Open xpufx opened 1 year ago
Hello @xpufx
Could you also provide all the parameters you are passing as argument?
gpt-subb -k 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 -l tr Il.Giovane.Montalbano.S01E01.La.prima.indagine.di.Montalbano.srt
(I will kill the api key now. no problem)
@xpufx could you please verify if this also happen with multiple lined messages that DOESN'T have numbers mixed with text?
Also thanks for your collaboration
I tried a little snippet from english to turkish. Similar situation.
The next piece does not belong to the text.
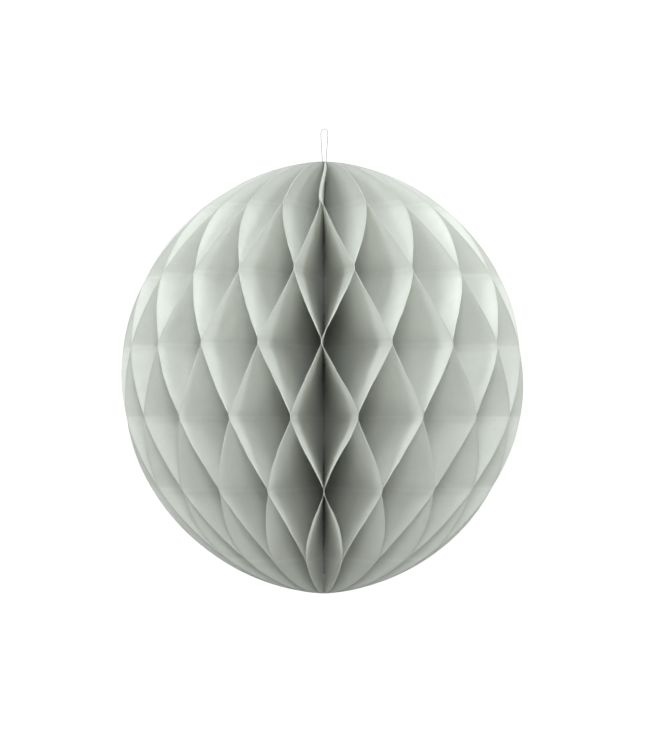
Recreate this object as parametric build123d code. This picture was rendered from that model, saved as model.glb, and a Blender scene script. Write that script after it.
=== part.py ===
from build123d import *
import os
from math import cos, pi, radians, sin, sqrt, tan

# Paper honeycomb ball, in millimetres. The origin is the ball's centre, on the spine axis.
# +Z is up, -Y is the front, where the seam of the fan is, and +X is to the right.
#
# The ball is a fan of thin paper leaves opened through a full circle. Neighbouring leaves are
# glued along short horizontal lines, and the lines on a leaf's two faces alternate in height,
# so each leaf runs in a zigzag between two "columns" of glue, and the gaps are the cells.

# ---- driving dimensions -------------------------------------------------------------------
BALL_HEIGHT = 200.0
BALL_WIDTH = 187.0
LEAVES = 40                # even, so that the last leaf meets the first at the same heights
GLUE_LEVELS = 6
GLUE_PITCH = 32.0          # height from one glue level to the next
GLUE_SHIFT = -3.0          # the middle of the glue pattern, below the ball's centre
GLUE_BAND = 3.0            # height of one glue line
CELL_SKEW = 3.7            # degrees: how far the hand-opened fan is wider on one side
SHEET = 0.25               # thickness of a leaf's solid
SPINE_RADIUS = 2.0         # the leaves' straight edges stand this far from the axis

THREAD = 0.4               # thread diameter
RING_RADIUS = 4.5          # the binding rings run through the leaves at this radius
RING_HEIGHT = 90.0         # height of the upper ring, and depth of the lower one
THREAD_HOLE = 1.6          # diameter of the holes that the rings pass through
KNOT = 2.0                 # diameter of a knot

TAPE = 0.1                 # closure strip thickness
TAPE_WIDTH = 2.6
TAPE_START = 52.0          # the closure strips begin this far from the axis
TAPE_MARGIN = 1.0          # and end this far inside the rim

# The hanging loop's route as (x, z), from the top knot, up through the pole and back again.
LOOP_ROUTE = [
    (-0.32, 90.3), (-0.52, 95.5), (-0.74, 100.8), (-1.02, 106.2), (-1.32, 111.0),
    (-1.42, 113.6), (-0.62, 115.2), (0.95, 115.35), (1.86, 113.9), (1.8, 111.2),
    (1.42, 106.3), (1.06, 100.9), (0.74, 95.6), (0.4, 90.3),
]
CORD_ARC_SHARE = 0.45      # each arc of the loop uses this share of its shorter run

# ---- derived dimensions -------------------------------------------------------------------
HALF_HEIGHT = BALL_HEIGHT / 2
HALF_WIDTH = BALL_WIDTH / 2
SETBACK = (HALF_HEIGHT**2 - HALF_WIDTH**2) / (2 * HALF_WIDTH)
RIM_RADIUS = HALF_WIDTH + SETBACK        # radius of the arc that is a leaf's outer edge
COLUMN_STEP = 360 / LEAVES
LEVELS = [
    GLUE_SHIFT + GLUE_PITCH * ((GLUE_LEVELS - 1) / 2 - k) for k in range(GLUE_LEVELS)
]
OVERSIZE = 5.0             # how far a leaf's blank runs past the rim before it is trimmed


def rim(z):
    """The ball's radius at height z: an arc whose centre is set back behind the axis."""
    return sqrt(RIM_RADIUS**2 - z**2) - SETBACK


def column_azimuth(column):
    """A glue column's angle about the axis in degrees, from the front towards +X."""
    even = COLUMN_STEP * column
    return even + CELL_SKEW * sin(radians(even)) ** 2


def leans_to(leaf, level):
    """The column that a leaf is glued to at a level: even columns at the top level, then odd."""
    return leaf if (leaf + level) % 2 == 0 else leaf - 1


def at_azimuth(degrees_round, radius, offset):
    """The point at a radius on an azimuth, moved sideways by offset towards larger azimuths."""
    a = radians(degrees_round)
    return (radius * sin(a) + offset * cos(a), -radius * cos(a) + offset * sin(a))


def sheet_section(leaf, column, z):
    """A leaf's horizontal section where it lies flat against a column's plane."""
    ahead = 1 if column < leaf else -1
    gap = TAPE / 2 if column in (0, LEAVES) else 0.0
    near, far = ahead * gap, ahead * (gap + SHEET)
    back, front = min(near, far), max(near, far)
    azimuth = column_azimuth(column)
    outer = HALF_WIDTH + OVERSIZE
    corners = [
        at_azimuth(azimuth, SPINE_RADIUS, back),
        at_azimuth(azimuth, outer, back),
        at_azimuth(azimuth, outer, front),
        at_azimuth(azimuth, SPINE_RADIUS, front),
    ]
    return Pos(0, 0, z) * Polygon(*corners, align=None)


def spindle(inset=0.0):
    """The solid that the leaves' rims lie on, or one that is smaller all round by inset."""
    radius = RIM_RADIUS - inset
    tip = sqrt(radius**2 - SETBACK**2)
    arc = ThreePointArc((0, 0, -tip), (radius - SETBACK, 0, 0), (0, 0, tip))
    return revolve(make_face(arc + Line((0, 0, tip), (0, 0, -tip))), Axis.Z)


def thread_hole(leaf, level, z):
    """The cutter for the hole that a binding ring passes through, square to the leaf."""
    azimuth = column_azimuth(leans_to(leaf, level))
    x, y = at_azimuth(azimuth, RING_RADIUS, 0)
    tangent = Vector(cos(radians(azimuth)), sin(radians(azimuth)), 0)
    place = Plane(origin=(x, y, z), z_dir=tangent)
    return place * Cylinder(THREAD_HOLE / 2, 4 * SHEET)


def thread_slot(z):
    """The cutter that opens an end leaf's hole to the spine, to let the thread in."""
    return Pos(0, -RING_RADIUS / 2, z) * Box(4 * SHEET, RING_RADIUS, 2 * THREAD)


def make_leaf(leaf, outline):
    """One zigzag sheet: flat where it is glued to a neighbour, and twisted in between."""
    sections = []
    for level, z in enumerate(LEVELS):
        column = leans_to(leaf, level)
        top = HALF_HEIGHT if level == 0 else z + GLUE_BAND / 2
        bottom = -HALF_HEIGHT if level == GLUE_LEVELS - 1 else z - GLUE_BAND / 2
        sections += [sheet_section(leaf, column, top), sheet_section(leaf, column, bottom)]
    blank = loft(sections, ruled=True) & outline
    for level, z in ((0, RING_HEIGHT), (GLUE_LEVELS - 1, -RING_HEIGHT)):
        blank -= thread_hole(leaf, level, z)
        if leaf in (1, LEAVES):
            blank -= thread_slot(z)
    return blank


def binding_ring(z):
    """A thread ring through every leaf, with its ends brought in at the seam to a knot."""
    length = RING_RADIUS - THREAD
    spoke = Pos(0, -THREAD - length / 2, z) * Rot(90, 0, 0) * Cylinder(THREAD / 2, length)
    return Pos(0, 0, z) * Torus(RING_RADIUS, THREAD / 2) + spoke


def knot(z):
    return Pos(0, 0, z) * Sphere(KNOT / 2)


def spine_thread():
    """The thread along the axis, from the lower knot to the upper one."""
    return Cylinder(THREAD / 2, 2 * RING_HEIGHT)


def hanging_loop():
    """A thin thread loop that stands up out of the pole, from the top knot back to it."""
    points = [Vector(x, 0, z) for x, z in LOOP_ROUTE]
    runs = [b - a for a, b in zip(points, points[1:])]
    radii = []
    for before, after in zip(runs, runs[1:]):
        shorter = min(before.length, after.length)
        half_turn = radians(before.get_angle(after)) / 2
        radii.append(CORD_ARC_SHARE * shorter / tan(half_turn))
    print("loop radii", [round(r, 2) for r in radii])
    path = FilletPolyline(*points, radius=radii)
    section = Plane(origin=path @ 0, z_dir=path % 0) * Circle(THREAD / 2)
    tube = sweep(section, path=path)
    drawn = pi * (THREAD / 2) ** 2 * path.length
    print("loop length", round(path.length, 2), "volume", round(tube.volume / drawn, 4))
    return tube


def closure_strip(level):
    """Double-sided tape in the seam at one glue level."""
    z = LEVELS[level]
    length = rim(abs(z) + TAPE_WIDTH / 2) - TAPE_MARGIN - TAPE_START
    return Pos(0, -TAPE_START - length / 2, z) * Box(TAPE, length, TAPE_WIDTH)


def rim_strip():
    """Double-sided tape that follows the rim from the top glue level towards the pole."""
    low = LEVELS[0] - GLUE_BAND / 2
    tall = RING_HEIGHT + TAPE_WIDTH - low
    band = spindle(TAPE_MARGIN) - spindle(TAPE_MARGIN + TAPE_WIDTH)
    window = Pos(0, -HALF_WIDTH / 2, low + tall / 2) * Box(TAPE, HALF_WIDTH, tall)
    return band & window


def main():
    os.makedirs("parts", exist_ok=True)
    outline = spindle()
    parts = {f"leaf_{i:02d}": make_leaf(i, outline) for i in range(1, LEAVES + 1)}
    parts["closure_strip_top"] = rim_strip()
    parts["closure_strip_middle"] = closure_strip(2)
    parts["closure_strip_lower"] = closure_strip(4)
    parts["top_binding_ring"] = binding_ring(RING_HEIGHT)
    parts["bottom_binding_ring"] = binding_ring(-RING_HEIGHT)
    parts["top_knot"] = knot(RING_HEIGHT)
    parts["bottom_knot"] = knot(-RING_HEIGHT)
    parts["spine_thread"] = spine_thread()
    parts["hanging_loop"] = hanging_loop()
    for name, solid in parts.items():
        export_step(solid, f"parts/{name}.step")


main()
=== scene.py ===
"""A paper honeycomb ball, hanging on a thin thread loop, in a pale studio. Everything is in metres.

Each leaf of the ball is one thin closed sheet of tissue paper that runs in a zigzag between two
glue columns. The columns turn about the spine when the ball is folded, and a leaf's blend weight
is how far round a point lies between its two columns, so a leaf stays joined to both and its
cells close evenly. When the ball is folded flat, the two end leaves still cross other leaves close
to the axis, and the top closure tape crosses some near the rim.
"""

from math import asin, cos, pi, radians, sin, sqrt, tau

import bpy
import numpy as np
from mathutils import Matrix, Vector


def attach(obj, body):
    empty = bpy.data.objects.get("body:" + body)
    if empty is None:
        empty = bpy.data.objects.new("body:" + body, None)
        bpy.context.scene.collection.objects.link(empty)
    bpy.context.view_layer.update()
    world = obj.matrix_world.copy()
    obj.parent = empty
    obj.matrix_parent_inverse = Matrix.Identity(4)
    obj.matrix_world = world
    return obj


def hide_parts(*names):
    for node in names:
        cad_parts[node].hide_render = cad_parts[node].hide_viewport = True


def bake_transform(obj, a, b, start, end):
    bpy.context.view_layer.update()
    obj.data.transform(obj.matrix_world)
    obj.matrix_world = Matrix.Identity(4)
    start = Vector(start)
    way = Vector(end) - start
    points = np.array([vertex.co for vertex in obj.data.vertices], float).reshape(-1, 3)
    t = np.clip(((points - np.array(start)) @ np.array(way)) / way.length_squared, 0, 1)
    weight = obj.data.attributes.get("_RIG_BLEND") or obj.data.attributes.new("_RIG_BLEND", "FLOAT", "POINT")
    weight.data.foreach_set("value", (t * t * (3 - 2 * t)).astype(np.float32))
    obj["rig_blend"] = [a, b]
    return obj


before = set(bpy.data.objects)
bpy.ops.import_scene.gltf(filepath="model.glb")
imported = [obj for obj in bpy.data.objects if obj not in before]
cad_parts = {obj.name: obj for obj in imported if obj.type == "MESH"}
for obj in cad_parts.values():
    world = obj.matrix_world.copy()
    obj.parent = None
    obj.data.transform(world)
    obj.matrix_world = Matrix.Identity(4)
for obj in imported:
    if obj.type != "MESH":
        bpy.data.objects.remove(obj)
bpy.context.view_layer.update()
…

I am attaching them below. (Timestamps are correct for some show but I changed the text to some nonsensical stuff just in case. I tried to keep the format the same just in case there might be nonprintable characters I am not seeing). Added .txt extension for github to allow uploads.
Source. genericsubtitle.srt.txt
Result. genericsubtitle.tr.srt.txt
@SkyaTura I can confirm that the problem still exists :/
Sorry folks, I had no time to check this yet. However, I became more familiarized with the openai api, and I already know what may be going on. In addition to that, I also understand better about tokenization now.
This been said, I'll refactor this project for a better consistent results and more cost efficiency either
Input:
12 00:03:06,733 --> 00:03:11,832
13 00:03:11,852 --> 00:03:15,871
Output:
12 00:03:06,733 --> 00:03:11,832
13 00:03:11,852 --> 00:03:15,871